# Training logic part for email classifier

### Data loader

In [2]:
import pandas as pd
import re

def load_data(filepath='email.csv'):
    df = pd.read_csv(filepath, encoding='latin-1')
    
    # Rename columns for clarity
    df = df.iloc[:, :2]
    df.columns = ['label', 'text']
    
    # Convert labels to binary (1 = spam, 0 = ham)
    df['label'] = df['label'].map({'spam': 1, 'ham': 0})
    
    # Clean text (remove special characters, convert to lowercase)
    df['text'] = df['text'].apply(lambda x: re.sub(r'\W+', ' ', x.lower()))
    
    return df

### Preprocess

In [None]:
import gensim
from gensim.models import Word2Vec
import numpy as np

def preprocess_text(text):
    return text.lower().split()

def train_word2vec(texts, vector_size=100, min_count=1, window=5):
    tokenized_texts = [preprocess_text(text) for text in texts]
    model = Word2Vec(sentences=tokenized_texts, vector_size=vector_size, min_count=min_count, window=window, workers=4)
    return model

def text_to_vector(text, word2vec_model, vector_size=100):
    words = preprocess_text(text)
    vectors = [word2vec_model.wv[word] for word in words if word in word2vec_model.wv]
    return np.mean(vectors, axis=0) if vectors else np.zeros(vector_size)

### Model training

In [3]:
from sklearn.naive_bayes import GaussianNB
import numpy as np
import joblib
from classifier.dataset_loader import load_data
from classifier.preprocess import train_word2vec, text_to_vector

# Load dataset
df = load_data('data/email.csv')

# Train Word2Vec model
word2vec_model = train_word2vec(df['text'])
word2vec_model.save('classifier/model/word2vec.model')

# Convert text to vectors
X = np.array([text_to_vector(text, word2vec_model) for text in df['text']])
y = df['label'].values

# Train Naive Bayes classifier
nb_model = GaussianNB()
nb_model.fit(X, y)

# Save trained model
joblib.dump(nb_model, 'classifier/model/spam_classifier.pkl')
print("Model training complete and saved!")

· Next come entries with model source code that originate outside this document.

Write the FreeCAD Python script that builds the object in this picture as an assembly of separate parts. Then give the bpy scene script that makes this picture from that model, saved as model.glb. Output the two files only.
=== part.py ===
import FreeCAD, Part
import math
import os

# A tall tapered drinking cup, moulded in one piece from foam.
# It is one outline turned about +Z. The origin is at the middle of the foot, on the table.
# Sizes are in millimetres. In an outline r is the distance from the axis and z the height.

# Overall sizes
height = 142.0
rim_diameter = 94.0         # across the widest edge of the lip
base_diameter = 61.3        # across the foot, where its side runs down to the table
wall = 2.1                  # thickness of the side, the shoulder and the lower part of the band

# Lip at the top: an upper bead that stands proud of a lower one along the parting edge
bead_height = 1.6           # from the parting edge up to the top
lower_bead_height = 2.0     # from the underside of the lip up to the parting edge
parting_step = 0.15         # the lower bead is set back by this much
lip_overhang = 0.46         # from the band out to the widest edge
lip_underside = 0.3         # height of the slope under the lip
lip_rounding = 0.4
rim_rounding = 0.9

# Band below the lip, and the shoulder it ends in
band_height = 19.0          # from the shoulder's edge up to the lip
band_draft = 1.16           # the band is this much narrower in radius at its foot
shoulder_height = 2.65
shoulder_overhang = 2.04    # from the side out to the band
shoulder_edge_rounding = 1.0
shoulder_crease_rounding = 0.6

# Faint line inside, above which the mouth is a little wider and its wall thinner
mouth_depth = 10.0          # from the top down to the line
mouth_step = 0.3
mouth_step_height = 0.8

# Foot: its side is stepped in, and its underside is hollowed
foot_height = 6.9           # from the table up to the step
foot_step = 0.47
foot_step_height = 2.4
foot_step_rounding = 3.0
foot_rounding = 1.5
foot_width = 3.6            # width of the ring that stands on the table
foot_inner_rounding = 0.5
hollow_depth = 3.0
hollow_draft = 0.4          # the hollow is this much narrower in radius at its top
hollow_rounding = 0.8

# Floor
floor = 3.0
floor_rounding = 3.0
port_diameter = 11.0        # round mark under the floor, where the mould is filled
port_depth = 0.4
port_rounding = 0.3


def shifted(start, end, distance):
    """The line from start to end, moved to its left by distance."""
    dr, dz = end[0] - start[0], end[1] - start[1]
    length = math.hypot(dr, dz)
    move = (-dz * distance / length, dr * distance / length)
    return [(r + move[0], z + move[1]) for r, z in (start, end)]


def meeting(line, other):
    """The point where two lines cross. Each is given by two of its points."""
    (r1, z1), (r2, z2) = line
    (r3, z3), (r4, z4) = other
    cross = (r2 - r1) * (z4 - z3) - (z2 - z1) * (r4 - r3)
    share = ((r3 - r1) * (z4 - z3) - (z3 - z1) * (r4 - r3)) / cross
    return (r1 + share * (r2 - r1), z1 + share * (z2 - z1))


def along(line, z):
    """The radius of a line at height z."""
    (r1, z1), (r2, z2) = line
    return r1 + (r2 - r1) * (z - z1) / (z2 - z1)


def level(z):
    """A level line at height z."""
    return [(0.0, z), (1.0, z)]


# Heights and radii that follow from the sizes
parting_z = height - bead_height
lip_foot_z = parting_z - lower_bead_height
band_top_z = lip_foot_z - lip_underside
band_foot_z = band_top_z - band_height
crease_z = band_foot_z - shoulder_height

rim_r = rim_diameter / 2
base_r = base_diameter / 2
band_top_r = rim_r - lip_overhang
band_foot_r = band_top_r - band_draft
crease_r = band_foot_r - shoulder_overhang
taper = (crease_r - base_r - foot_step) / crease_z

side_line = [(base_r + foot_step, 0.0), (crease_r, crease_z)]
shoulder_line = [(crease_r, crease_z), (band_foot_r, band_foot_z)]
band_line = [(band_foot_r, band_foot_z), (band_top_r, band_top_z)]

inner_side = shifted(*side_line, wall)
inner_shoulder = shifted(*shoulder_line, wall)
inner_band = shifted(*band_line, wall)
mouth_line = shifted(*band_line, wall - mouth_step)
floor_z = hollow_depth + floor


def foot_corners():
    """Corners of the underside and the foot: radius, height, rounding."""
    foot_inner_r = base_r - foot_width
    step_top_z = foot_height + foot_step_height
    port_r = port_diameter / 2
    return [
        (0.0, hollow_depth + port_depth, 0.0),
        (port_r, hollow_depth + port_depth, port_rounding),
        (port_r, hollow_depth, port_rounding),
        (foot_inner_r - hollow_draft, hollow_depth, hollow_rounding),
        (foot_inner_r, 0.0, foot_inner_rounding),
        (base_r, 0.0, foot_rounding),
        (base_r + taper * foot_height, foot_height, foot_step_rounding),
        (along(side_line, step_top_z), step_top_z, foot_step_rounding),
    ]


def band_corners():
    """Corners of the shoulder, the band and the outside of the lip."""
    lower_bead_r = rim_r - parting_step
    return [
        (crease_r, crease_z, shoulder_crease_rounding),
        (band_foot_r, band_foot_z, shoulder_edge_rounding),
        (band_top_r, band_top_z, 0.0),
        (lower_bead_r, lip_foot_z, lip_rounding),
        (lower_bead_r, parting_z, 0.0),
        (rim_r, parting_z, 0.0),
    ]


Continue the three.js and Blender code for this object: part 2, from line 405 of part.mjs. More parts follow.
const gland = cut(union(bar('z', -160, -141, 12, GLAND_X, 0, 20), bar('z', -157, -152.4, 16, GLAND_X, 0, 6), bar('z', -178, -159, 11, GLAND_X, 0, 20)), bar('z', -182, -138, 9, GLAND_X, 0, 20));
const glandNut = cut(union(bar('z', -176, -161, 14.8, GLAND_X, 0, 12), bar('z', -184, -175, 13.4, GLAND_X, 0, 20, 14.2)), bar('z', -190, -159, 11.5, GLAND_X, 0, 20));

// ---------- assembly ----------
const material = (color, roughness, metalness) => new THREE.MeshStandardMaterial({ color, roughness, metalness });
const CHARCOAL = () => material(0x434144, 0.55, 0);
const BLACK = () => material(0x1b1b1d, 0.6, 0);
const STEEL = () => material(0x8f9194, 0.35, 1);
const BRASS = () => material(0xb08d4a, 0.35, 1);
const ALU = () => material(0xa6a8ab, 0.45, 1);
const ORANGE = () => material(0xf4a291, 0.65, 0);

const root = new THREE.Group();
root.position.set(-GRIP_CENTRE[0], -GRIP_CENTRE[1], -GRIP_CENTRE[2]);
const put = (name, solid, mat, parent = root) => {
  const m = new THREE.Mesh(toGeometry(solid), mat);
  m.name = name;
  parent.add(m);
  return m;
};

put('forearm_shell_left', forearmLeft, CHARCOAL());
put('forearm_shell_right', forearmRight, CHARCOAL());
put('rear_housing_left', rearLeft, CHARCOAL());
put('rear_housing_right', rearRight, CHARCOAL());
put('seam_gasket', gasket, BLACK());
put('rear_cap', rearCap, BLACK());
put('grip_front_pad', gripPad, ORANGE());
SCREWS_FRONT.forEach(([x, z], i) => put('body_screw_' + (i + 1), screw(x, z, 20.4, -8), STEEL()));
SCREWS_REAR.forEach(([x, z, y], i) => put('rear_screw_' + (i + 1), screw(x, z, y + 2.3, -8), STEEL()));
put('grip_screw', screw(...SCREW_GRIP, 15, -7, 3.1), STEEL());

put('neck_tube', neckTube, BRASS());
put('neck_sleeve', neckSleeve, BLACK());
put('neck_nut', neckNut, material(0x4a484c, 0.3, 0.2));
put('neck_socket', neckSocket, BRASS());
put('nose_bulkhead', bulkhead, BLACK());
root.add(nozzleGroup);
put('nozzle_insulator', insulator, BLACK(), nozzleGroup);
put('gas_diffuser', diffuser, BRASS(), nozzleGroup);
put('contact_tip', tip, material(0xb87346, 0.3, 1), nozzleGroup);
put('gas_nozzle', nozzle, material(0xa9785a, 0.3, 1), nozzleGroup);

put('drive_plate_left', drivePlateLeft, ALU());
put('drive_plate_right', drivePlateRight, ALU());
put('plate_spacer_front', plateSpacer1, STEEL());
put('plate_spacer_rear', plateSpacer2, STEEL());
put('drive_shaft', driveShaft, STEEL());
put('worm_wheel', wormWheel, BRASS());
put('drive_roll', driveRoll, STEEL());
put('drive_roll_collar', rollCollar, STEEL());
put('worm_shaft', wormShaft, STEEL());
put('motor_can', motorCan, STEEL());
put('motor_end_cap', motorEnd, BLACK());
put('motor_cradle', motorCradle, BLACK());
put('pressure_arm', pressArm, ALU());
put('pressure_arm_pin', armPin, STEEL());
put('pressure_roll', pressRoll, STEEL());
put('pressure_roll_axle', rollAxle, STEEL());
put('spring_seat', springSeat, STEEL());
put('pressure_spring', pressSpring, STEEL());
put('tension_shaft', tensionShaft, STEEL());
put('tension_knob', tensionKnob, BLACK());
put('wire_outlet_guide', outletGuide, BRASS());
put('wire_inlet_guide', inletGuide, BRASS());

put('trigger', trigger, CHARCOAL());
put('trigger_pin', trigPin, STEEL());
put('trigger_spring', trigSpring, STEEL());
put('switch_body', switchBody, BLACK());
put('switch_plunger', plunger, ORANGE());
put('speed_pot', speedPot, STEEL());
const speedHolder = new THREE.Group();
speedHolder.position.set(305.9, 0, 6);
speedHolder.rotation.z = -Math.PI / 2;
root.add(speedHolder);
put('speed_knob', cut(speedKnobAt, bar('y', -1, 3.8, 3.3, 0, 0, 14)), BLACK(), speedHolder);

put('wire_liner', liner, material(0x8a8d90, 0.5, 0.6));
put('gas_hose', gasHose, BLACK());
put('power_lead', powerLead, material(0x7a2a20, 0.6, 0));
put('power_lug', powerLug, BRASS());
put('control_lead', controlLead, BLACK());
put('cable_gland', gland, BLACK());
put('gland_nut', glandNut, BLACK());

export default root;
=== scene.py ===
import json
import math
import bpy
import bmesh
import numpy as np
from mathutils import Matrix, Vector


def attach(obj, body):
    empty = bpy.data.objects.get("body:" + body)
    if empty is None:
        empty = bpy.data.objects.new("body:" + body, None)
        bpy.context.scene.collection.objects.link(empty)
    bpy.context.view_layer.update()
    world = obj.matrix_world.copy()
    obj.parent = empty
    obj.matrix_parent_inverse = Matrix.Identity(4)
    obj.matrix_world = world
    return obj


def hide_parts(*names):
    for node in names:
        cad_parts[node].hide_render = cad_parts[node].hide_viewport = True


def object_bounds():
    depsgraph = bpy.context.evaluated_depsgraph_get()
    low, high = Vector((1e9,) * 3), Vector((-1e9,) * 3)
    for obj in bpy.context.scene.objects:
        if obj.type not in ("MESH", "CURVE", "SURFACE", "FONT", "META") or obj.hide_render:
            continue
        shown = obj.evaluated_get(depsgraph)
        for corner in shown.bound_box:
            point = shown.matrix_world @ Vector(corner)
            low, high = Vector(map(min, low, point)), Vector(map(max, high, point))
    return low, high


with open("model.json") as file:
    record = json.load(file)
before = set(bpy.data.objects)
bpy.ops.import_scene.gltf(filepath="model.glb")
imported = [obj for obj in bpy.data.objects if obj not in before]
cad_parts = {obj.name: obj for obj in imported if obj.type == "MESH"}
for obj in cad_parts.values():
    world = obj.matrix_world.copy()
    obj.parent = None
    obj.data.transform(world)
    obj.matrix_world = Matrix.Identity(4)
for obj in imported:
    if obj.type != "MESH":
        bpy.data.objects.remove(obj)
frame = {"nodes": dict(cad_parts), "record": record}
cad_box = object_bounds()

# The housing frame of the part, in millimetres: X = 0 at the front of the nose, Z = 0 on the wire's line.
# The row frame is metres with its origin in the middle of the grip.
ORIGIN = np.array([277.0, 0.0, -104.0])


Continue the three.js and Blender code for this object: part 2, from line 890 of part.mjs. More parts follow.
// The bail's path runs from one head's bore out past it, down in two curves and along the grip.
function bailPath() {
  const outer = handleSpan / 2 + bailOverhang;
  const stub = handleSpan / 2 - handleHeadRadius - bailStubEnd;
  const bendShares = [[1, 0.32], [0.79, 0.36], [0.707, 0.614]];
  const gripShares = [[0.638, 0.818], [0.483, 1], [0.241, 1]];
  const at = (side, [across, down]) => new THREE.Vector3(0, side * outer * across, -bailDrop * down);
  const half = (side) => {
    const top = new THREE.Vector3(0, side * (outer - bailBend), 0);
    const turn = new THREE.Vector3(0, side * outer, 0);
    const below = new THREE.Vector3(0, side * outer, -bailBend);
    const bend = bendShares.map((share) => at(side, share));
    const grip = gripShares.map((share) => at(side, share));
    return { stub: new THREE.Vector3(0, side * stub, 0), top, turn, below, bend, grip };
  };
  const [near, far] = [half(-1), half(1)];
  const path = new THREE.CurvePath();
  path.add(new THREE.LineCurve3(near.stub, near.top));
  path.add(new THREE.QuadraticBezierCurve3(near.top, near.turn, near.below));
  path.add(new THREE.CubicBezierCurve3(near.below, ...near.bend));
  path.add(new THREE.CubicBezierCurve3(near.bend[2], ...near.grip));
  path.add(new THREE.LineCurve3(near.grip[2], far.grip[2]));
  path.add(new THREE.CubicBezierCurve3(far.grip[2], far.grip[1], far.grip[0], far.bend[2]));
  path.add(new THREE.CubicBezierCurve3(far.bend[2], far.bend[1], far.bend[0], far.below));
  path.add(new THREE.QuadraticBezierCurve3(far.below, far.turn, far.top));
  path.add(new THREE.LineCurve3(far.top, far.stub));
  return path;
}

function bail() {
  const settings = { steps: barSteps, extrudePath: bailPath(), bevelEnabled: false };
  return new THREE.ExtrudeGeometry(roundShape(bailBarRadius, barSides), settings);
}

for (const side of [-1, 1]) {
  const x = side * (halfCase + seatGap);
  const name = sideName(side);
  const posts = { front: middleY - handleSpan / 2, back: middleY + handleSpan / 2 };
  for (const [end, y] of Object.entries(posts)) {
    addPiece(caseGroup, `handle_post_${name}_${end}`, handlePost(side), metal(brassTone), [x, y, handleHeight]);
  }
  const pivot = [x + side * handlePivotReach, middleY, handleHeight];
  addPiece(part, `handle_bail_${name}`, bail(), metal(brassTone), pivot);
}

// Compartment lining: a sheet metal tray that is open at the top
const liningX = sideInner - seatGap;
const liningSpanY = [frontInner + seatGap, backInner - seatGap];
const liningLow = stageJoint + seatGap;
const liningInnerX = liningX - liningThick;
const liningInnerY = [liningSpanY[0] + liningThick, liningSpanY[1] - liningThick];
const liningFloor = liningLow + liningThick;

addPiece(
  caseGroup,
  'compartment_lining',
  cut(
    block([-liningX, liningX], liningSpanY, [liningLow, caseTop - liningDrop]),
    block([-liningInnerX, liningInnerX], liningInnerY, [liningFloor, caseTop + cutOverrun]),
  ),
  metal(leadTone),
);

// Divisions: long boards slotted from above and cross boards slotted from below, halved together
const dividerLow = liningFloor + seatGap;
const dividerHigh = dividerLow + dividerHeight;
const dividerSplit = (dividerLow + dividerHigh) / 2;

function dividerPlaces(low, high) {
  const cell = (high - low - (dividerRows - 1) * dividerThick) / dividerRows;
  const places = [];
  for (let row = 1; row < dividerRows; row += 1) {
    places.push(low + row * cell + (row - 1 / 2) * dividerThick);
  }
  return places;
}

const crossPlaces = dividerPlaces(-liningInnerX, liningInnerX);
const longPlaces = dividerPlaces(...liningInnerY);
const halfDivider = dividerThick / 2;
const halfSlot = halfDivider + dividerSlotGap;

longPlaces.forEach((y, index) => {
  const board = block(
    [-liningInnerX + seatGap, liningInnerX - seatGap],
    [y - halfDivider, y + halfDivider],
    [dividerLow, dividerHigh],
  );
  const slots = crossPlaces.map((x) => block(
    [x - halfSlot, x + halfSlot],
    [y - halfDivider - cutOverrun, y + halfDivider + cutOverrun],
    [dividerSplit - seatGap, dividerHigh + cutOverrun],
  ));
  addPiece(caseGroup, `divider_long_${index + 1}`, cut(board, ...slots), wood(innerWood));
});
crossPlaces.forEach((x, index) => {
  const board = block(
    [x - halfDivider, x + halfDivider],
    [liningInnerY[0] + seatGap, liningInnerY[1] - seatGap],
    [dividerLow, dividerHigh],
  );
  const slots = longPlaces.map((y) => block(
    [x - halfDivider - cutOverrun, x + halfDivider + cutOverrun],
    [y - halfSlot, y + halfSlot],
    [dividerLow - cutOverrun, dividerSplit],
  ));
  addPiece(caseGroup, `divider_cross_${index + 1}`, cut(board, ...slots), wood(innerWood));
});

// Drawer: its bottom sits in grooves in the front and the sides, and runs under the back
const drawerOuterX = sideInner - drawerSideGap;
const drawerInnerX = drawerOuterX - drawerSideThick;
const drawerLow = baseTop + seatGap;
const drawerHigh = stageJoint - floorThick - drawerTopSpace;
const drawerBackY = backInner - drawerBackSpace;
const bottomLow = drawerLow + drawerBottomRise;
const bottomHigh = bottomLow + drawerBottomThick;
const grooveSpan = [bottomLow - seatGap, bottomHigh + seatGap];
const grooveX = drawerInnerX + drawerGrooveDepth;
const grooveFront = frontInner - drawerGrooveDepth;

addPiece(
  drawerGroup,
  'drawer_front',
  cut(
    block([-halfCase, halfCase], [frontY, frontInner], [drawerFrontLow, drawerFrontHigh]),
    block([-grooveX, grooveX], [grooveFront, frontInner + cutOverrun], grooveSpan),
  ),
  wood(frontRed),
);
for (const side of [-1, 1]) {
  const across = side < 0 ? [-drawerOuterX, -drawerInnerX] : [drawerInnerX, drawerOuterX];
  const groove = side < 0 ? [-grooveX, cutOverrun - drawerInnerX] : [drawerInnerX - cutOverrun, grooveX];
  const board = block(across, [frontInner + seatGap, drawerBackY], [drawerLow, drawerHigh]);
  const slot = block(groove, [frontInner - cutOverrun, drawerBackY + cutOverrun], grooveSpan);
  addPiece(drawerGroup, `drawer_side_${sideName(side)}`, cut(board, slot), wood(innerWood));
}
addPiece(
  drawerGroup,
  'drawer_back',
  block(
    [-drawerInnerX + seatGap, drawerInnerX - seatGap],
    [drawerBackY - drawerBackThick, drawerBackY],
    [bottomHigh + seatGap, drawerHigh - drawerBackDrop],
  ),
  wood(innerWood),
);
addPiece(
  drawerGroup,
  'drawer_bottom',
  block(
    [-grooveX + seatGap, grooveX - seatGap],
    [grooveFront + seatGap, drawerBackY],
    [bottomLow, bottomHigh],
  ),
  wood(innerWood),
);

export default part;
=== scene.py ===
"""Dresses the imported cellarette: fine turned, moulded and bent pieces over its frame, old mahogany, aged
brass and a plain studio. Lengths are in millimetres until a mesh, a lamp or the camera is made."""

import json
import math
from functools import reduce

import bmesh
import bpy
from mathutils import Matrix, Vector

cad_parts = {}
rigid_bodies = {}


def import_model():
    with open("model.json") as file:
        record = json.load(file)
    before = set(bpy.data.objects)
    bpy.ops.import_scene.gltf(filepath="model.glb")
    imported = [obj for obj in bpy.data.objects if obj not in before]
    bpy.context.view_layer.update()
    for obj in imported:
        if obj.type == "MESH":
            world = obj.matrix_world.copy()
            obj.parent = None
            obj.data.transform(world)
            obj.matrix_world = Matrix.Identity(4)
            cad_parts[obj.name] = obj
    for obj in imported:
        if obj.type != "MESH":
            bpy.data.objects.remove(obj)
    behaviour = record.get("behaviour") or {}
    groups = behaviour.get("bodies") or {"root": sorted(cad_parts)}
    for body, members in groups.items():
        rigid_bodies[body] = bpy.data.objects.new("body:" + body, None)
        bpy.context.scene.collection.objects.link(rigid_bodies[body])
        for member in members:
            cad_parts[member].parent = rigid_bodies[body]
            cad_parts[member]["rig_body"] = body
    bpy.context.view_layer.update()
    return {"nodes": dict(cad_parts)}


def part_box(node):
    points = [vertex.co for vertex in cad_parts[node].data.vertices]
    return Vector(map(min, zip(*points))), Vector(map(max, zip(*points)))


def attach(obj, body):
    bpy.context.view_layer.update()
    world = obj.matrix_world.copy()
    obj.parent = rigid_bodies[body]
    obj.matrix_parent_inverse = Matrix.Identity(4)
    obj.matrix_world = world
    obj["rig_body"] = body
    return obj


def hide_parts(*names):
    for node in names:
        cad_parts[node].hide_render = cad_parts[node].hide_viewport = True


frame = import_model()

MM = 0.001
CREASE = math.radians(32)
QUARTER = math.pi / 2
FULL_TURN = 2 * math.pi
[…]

ModuleNotFoundError: No module named 'classifier'

In [None]:
import joblib
import numpy as np
from gensim.models import Word2Vec
from classifier.preprocess import text_to_vector

# Load trained models
word2vec_model = Word2Vec.load('backend/classifier/model/word2vec.model')
spam_classifier = joblib.load('backend/classifier/model/spam_classifier.pkl')

def classify_email(text):
    vector = text_to_vector(text, word2vec_model).reshape(1, -1)
    prediction = spam_classifier.predict(vector)[0]
    return "Spam" if prediction == 1 else "Ham"